I’ve tried to use Alexa.com for top site information  previously and hadn’t been confident of the findings. The categories seemed duplicative and all of the sponsored links distracted from the results. I was eager to see what the Google data showed about the categories that are dominating the top 1,000 best-trafficked sites. And by now you can probably guess where this is leading.

Separate Internet and Computer Services-related categories total up to more sites, but the largest categories in the top 1,000 best-trafficked Web sites in April 2010 are Web Portals and Social Networking sites. Together they represent more than 13% of the top 1,000. With a few significant exceptions (e.g., Yahoo), most are much younger than “investing” sites and yet they’ve captured sufficient interest to break into a global top 1,000.
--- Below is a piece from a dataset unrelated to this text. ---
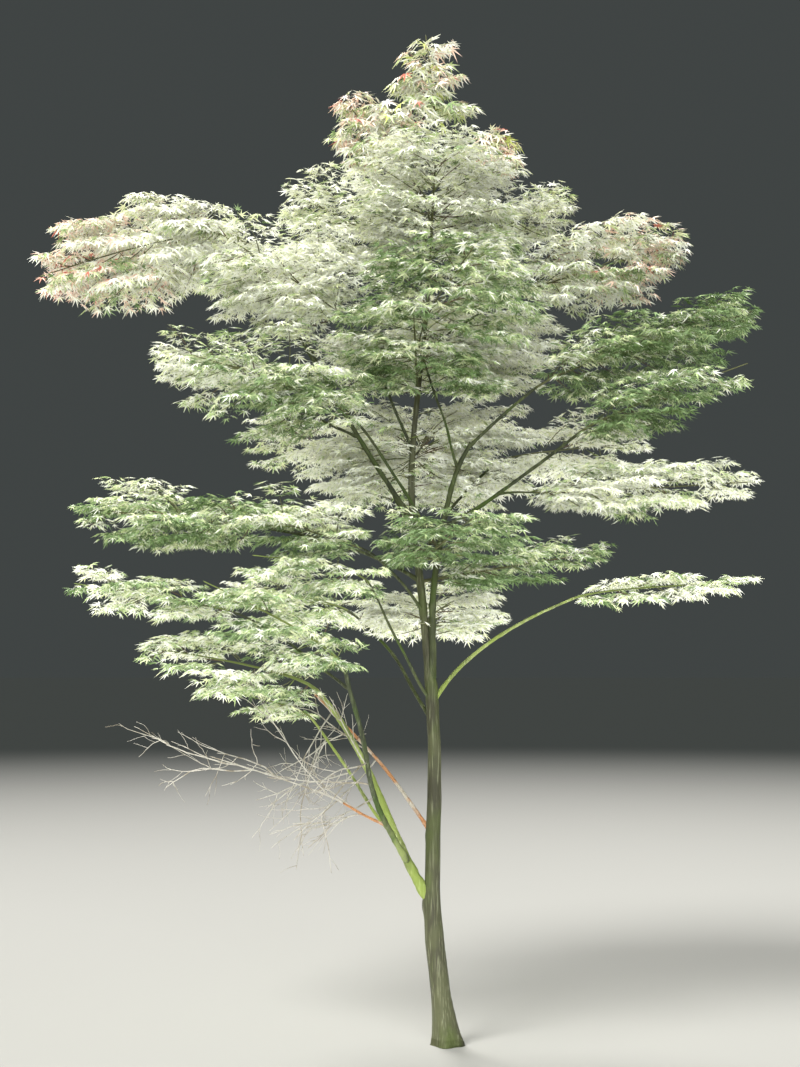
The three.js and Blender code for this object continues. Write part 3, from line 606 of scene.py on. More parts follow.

It’s not all about traffic volume, of course. That’s definitely not the case when targeting your asset manager advertising. And most asset management sites are information-only, not sites that Web users can use to invest as they can on Fidelity.com.

But the predominance of social networks and Web portals is significant in what it shows about where people worldwide like to go on the Web. If Google published the top 1,000 Web site list from April 2005 or even April 2008, the list would be materially different. More brand domains would have been on it.

The steady drip of data makes it more and more difficult to ignore the implications for your digital strategy in supporting what your firm wants to get done on the Web.